A co-presentation with New York’s Whitney Museum of American Art, LACMA takes a first-ever mid-career look at the Ethiopian-American artist’s striking large-scale abstractions, with 35 paintings and 40 works on paper. Active since the mid-’90s, Mehretu uses ink and paint to create captivating and chaotic scenes that capture the—often unforgiving—march of geopolitics and displacement through abstraction, architecture, landscape, movement and figuration.

Mehretu’s massive canvases (the paintings in a series on the spacious first floor stretch the height of the wall) are packed with tiny details that, even if they disappear from afar, create a sense of movement and energy that radiates from within the paintings. Colorful shapes and quick strokes swirl together to conjure mini worlds that compress both time and space. Mehretu often incorporates line drawings of buildings, both past and present, in her canvases—in Berliner Plätze the ghosts of buildings bombed during World War II rise together in a hazy town square, while the bowl-shaped Stadia II, with its flag-like adornments, seems to conjure an Olympic stadium and a Roman colosseum.

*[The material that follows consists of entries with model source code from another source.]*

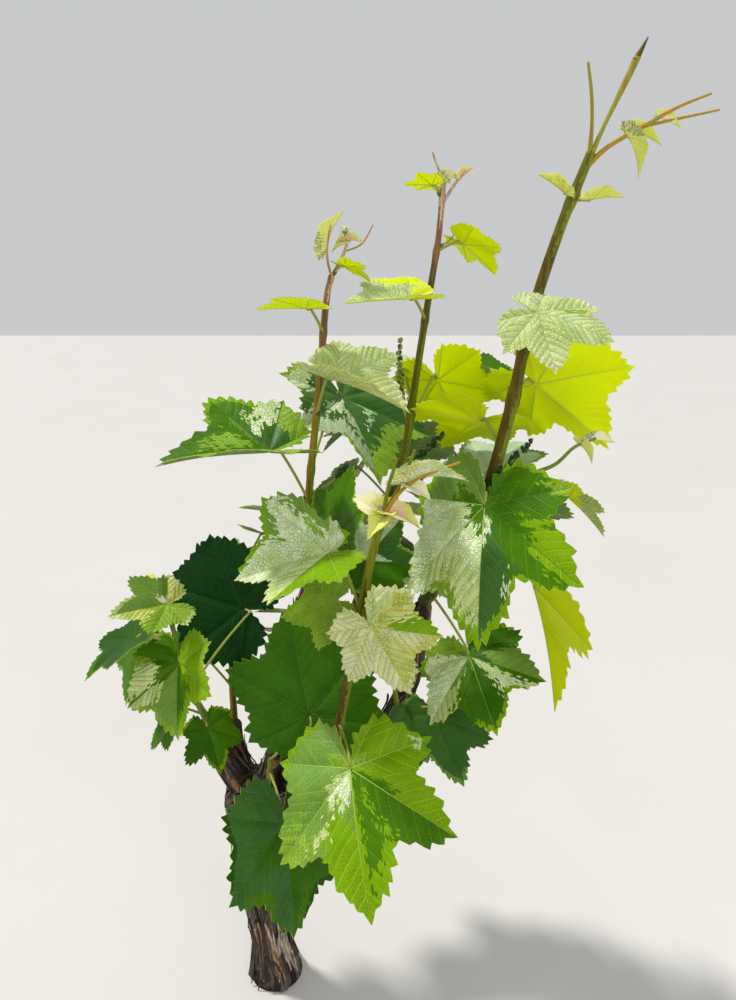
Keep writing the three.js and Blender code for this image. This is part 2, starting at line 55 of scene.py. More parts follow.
# The seeded rule for the leaves that the photograph hides, as in the part's source. Each pair is
# the least that can be drawn and how much more.
FILL_SEED = 20260526
FILL_ATTEMPTS = 6
FILL_TURN = (20, 50)
FILL_RISE = (15, 45)
FILL_REACH = (0.7, 0.5)
FILL_SHORTENING = 0.3
FILL_LENGTH = (0.85, 0.2)
FILL_SWING = 40
FILL_DIP = (15, 45)
FILL_ROLL = 50
FILL_FOLD = 8

# A hidden leaf stays where its hub and its lobes' tips, at shares of its length, are this near to
# the frame's node
LOBE_REACHES = (1.0, 0.88, 0.67)
HIT_DISTANCE = 2.0 * MM

# Seeds: each arm has one for its bark and one for its strips. Each shoot has a thousand, from which
# its hidden leaves, tufts and clusters have a range.
ARM_SEEDS = 21
ARM_STRIP_SEEDS = 41
SHOOT_SEEDS = 1000
HIDDEN_SEEDS = 500
TUFT_SEEDS = 700
CLUSTER_SEEDS = 900

# Leaves: the blade, its droop as a share of its length, and the rings of its mesh
LEAF_THICKNESS = 0.45
BLADE_DROOP = 0.12
SMALL_BLADE = 30
RING_SPACING = 3.8
HIDDEN_RING_SPACING = 6.0
RING_RANGE = (4, 30)
INNER_REACH = 0.985
TOOTH_RINGS = (0.45, 0.9, 1.0)
NORMAL_STEP = 0.4
SKIN_SEARCH = 5

# Veins: angles of the main ones from the midrib, then the side ones, then the main ones' ridges
PRIMARY_VEINS = (0, 52, 104, 148)
SECONDARY_ANGLE = math.radians(47)
SECONDARY_SPACING = 0.105
SECONDARY_BEND = 0.7
CLOSEST_VEINS = 3.0
VEIN_STATIONS = 16
VEIN_REACH = 0.93
VEIN_WIDTHS = (0.6, 0.16)
SMALLEST_VEINS = 0.45
HIND_VEIN = 0.7
VEIN_PROFILE = ((-1, -0.08), (0, 0.3), (1, -0.08), (0, -0.3))

# Half of the blade's outline: angle from the midrib and reach, where the blade's length is 1, and
# how many points it gets a degree
OUTLINE = (
    (0, 1.0), (4, 0.96), (8, 0.90), (13, 0.85), (20, 0.74), (27, 0.66), (34, 0.71), (40, 0.79), (46, 0.86),
    (52, 0.89), (58, 0.82), (64, 0.76), (72, 0.65), (80, 0.58), (88, 0.61), (95, 0.65), (104, 0.68),
    (112, 0.62), (122, 0.58), (134, 0.54), (148, 0.50), (156, 0.42), (166, 0.27), (173, 0.12), (180, 0.05),
)
OUTLINE_STEPS = 4

# Teeth: the lobe tips between which they stand, their period and size as shares of the blade's
# length, how far these vary, and a tooth's own outline
TOOTH_ANGLES = (0, 52, 104, 148, 166)
SINUS_ANGLES = (166, 170, 174, 178)
NOTCH_DEPTHS = (0.85, 1.25)
REAR_START = 70
REAR_SPAN = 25
TOOTH_PERIOD = 0.1
SHORTEST_TOOTH = 2.4
TOOTH_SHIFT = 0.28
TOOTH_SIZE = 0.05
TOOTH_SIZES = (0.4, 1.25)
LOBE_TOOTH = 1.1
TOOTH_LEAN = 0.35
TOOTH_SHAPE = ((0.0, 1.0), (0.22, 0.52), (0.48, 0.0), (0.76, 0.6))
SMALL_TOOTH_SHAPE = ((0.0, 1.0), (0.48, 0.0))

# Angles between neighbouring main veins, on both sides of each, and the blade's relief and waves
GAPS = (52, 52, 52, 44, 64)
PUFF = 0.008
ARCH = 0.016
VEIN_SINK = 0.004
WAVE_SIZES = (0.012, 0.028)

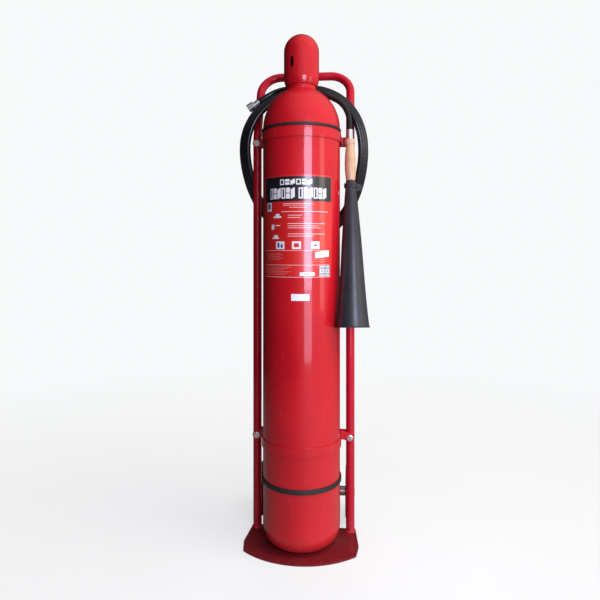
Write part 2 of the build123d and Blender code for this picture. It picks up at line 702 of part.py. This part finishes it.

Mehretu usually doesn’t directly depict political movements and societal shifts, but her works evoke the attitudes of the time they were painted, whether during the War on Terror or the Arab Spring. Mehretu’s most recent works, though, do correspond a bit more directly with history; the hot, ashen chaos of Hineni (3:4) is built atop a blurred photo of one of the 2017 Northern California wildfires.